Кроме того, я знал, что живу в стране, которая все время разыгрывает своего рода политическую комедию. Милиционеры-католики, партийные служки в костеле, сообщения со съездов партии в самом начале новостей, сообщения с заседаний епископата — в конце. Благосостояние в статистических ежегодниках и очереди перед костелами за продовольственной помощью из ненавистной Германии.
Таков был написанный самой Историей сценарий этой комедии. Ялта, холодная война, «руководящая роль» и зоны влияний. Я родился в своей зоне, и у меня не было времени изменить историю. Я смирился с ней и делал свое дело. Работал и учился, продвигаясь в социальном плане из авангардного рабочего класса к обедневшему классу будущих интеллигентов. Да и какую историю я должен был менять?
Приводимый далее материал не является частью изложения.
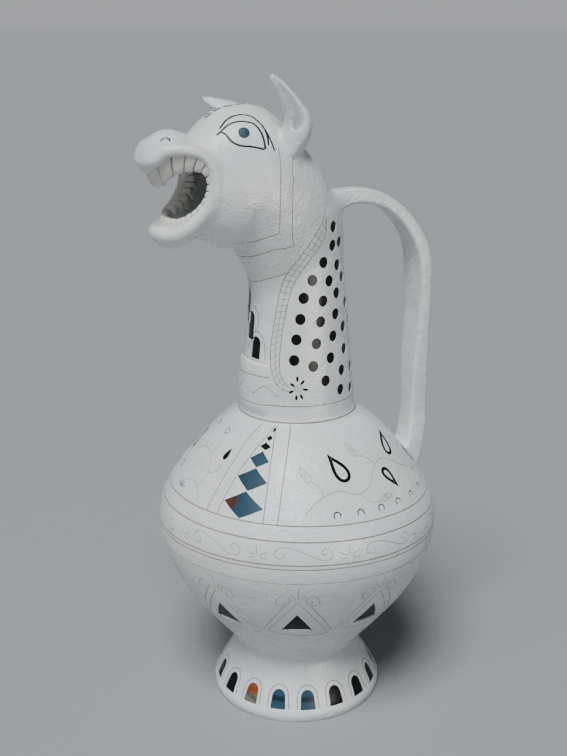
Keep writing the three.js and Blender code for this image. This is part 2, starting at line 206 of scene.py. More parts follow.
class Solid:
    """Points and triangles of a closed surface, facing out."""

    def __init__(self, points, faces):
        self.points = np.asarray(points, float)
        self.faces = np.asarray(faces, int)
        a, b, c = (self.points[self.faces[:, k]] for k in range(3))
        if (a * np.cross(b, c)).sum() < 0:
            self.faces = self.faces[:, ::-1]


def skin(rings, loop=False):
    """A closed form over rings of points, joined end to end or with its ends filled."""
    rings = np.asarray(rings, float)
    m, n = rings.shape[:2]
    points = rings.reshape(-1, 3)
    i = np.arange(m if loop else m - 1)[:, None] * n
    up = (i + n) % (m * n)
    j = np.arange(n)[None]
    k = (j + 1) % n
    faces = [
        np.stack([i + j, i + k, up + k], -1).reshape(-1, 3),
        np.stack([i + j, up + k, up + j], -1).reshape(-1, 3),
    ]
    if not loop:
        points = np.vstack([points, rings[0].mean(0), rings[-1].mean(0)])
        j, k = np.arange(n), (np.arange(n) + 1) % n
        faces.append(np.stack([k, j, np.full(n, m * n)], -1))
        end = (m - 1) * n
        faces.append(np.stack([end + j, end + k, np.full(n, m * n + 1)], -1))
    return Solid(points, np.vstack(faces))


def sections(table, per, around):
    """A form through the sections of a table, the same on both sides."""
    rings = []
    for ahead, low, w1, z1, w2, z2, w3, z3, high in catmull(table, per):
        half = [(w1, z1), (w2, z2), (w3, z3)]
        ring = [(0, low), *half, (0, high), *[(-w, z) for w, z in reversed(half)]]
        curve = catmull(ring, around, closed=True)
        rings.append(place(np.column_stack([np.full(len(curve), ahead), curve])))
    return skin(rings)


def smooth_profile():
    """The profile with its corners kept and the rest rounded."""
    marks = sorted(CORNERS | {len(PROFILE) - 1})
    out = []
    for a, b in zip(marks, marks[1:]):
        run = PROFILE[a:b + 1]
        length = sum(dist(p, q) for p, q in zip(run, run[1:]))
        per = 1 if length < 12 and len(run) == 2 else max(2, round(length / (len(run) - 1) / 3.2))
        out.extend(catmull(run, per)[:-1])
    out.append(np.array(PROFILE[-1], float))
    return np.array(out)


OUTLINE = smooth_profile()


def radius_at(z):
    return np.interp(z, OUTLINE[:, 1], OUTLINE[:, 0])


def smoothstep(x, low, high):
    t = np.clip((x - low) / (high - low), 0, 1)
    return t * t * (3 - 2 * t)


def collar(angle, z):
    """How far the collar stands out of the neck."""
    away = np.abs(np.degrees(angle) % 360 - 180 - COLLAR_MID)
    return COLLAR_OUT * (1 - smoothstep(away, COLLAR_HALF - 5, COLLAR_HALF + 5)) \
        * smoothstep(z, COLLAR_LOW, COLLAR_LOW + 10) * (z <= COLLAR_HIGH)


def wobble(p):
    """The slight unevenness of a hand-made wall, in millimetres."""
    x, y, z = p[..., 0], p[..., 1], p[..., 2]
    return 0.16 * (
        np.sin(0.047 * x + 0.031 * z + 0.6) + np.sin(0.052 * y - 0.040 * z + 2.1)
        + np.sin(0.038 * (x + y) + 0.071 * z) + 0.5 * np.sin(0.11 * x - 0.09 * y + 0.1 * z + 1.0)
    )


def revolve(rows, turns, swell=None, uneven=False):
    """Rows of radius and height turned round the axis."""
    angles = np.arange(turns) / turns * 2 * pi
    rings = []
    for r, z in rows:
        radius = r + (swell(angles, z) if swell else 0)
        ring = np.column_stack([radius * np.cos(angles), radius * np.sin(angles), np.full(turns, z)])
        if uneven:
            push = wobble(ring)
            ring[:, 0] += push * np.cos(angles)
            ring[:, 1] += push * np.sin(angles)
        rings.append(ring)
    return skin(rings)


def rim_loop(column, per):
    """All round the mouth through three columns of its table."""
    near = [row[column:column + 3] for row in RIM]
    far = [(x, -y, z) for x, y, z in reversed(near[1:-1])]
    return catmull(near + far, per, closed=True)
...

Моя мать — аполитичная католичка, рожденная в Берлине полунемка; мой отец — поляк, атеист и либерал, три года проведший в концлагере Штутгоф. Ненависть к немцам прекратилась в нем не от доброты душевной, а от усталости ненавидеть. Бабушка, писавшая мне готикой списки покупок на листочках и в возрасте восьмидесяти девяти лет встававшая по стойке «смирно» при первых звуках польского национального гимна; дед, начинавший день с чтения «Трибуны люду»,[30] симпатизировавший коммунизму патриот времен санации (для него Польша кончилась вместе с санацией[31]), ненавидящий польских «перекрашенных коммунистов», потому что Берут[32] упрятал его в тюрьму на четыре года за то, что во время войны он вступил в помогающую немцам синюю полицию.[33]
Я познакомился с несколькими вариантами этой самой истории. До сих пор не знаю, какой из них правильный. Да и вообще существует ли некий единый для всех истинный вариант истории? Согласно Маркесу («Сто лет одиночества»), история — это вовсе не то, что на самом деле произошло, а главным образом то, что люди об этом вспоминают и что и как об этом рассказывают. Три поколения на пятидесяти квадратных метрах в моей торуньской квартире и четыре человека, рассказывающие четыре разные версии одного и того же события. Пятую, совершенно отличную от всех предыдущих версию я с удивлением узнал в школе. Мне кажется, что это, должно быть, какая-то национальная черта поляков (может, еще и евреев): в нас сидит ген анархии, проявляющийся в стремлении самостоятельно познать мир.
13 декабря 1981 года, в воскресенье, около 9.00 меня разбудил отец и сказал, что пора вставать, иначе я, репетитор, не успею к своим ученикам. Я спросил почему. Он ответил: «Ночью ввели военное положение, и ты не сможешь воспользоваться машиной. Вставай, не то опоздаешь».
Мой отец принимал историю со спокойствием. Он не переносил политики и политиков. До конца жизни он относился к ним как к абсолютным лузерам. Он всегда говорил мне, что политик — это такой человек, который умеет только правдоподобно врать, и больше ничего.
«Учись, не то политиком станешь», — добавлял он.
Военное положение, объявленное по телевидению генералом с припудренным лицом, не произвело на него особого впечатления. Если человек в течение трех лет выходил утром на перекличку перед бараком в концлагере и слышал ругань пьяного или — что еще хуже — с похмелья гестаповца, его мало будет волновать то, что он услышит в теплой квартире в обращении, начинающемся со слов «Дорогие соотечественники».[34] Для моего отца мир состоял из обещаний и угроз, исходивших от нормальных людей. Настоящих, вне истории. Таких, как его сын, который должен был быть на занятиях с учениками в 10.30. Отец относился к 13 декабря как к очередной сцене в комедии, которую ему пришлось смотреть.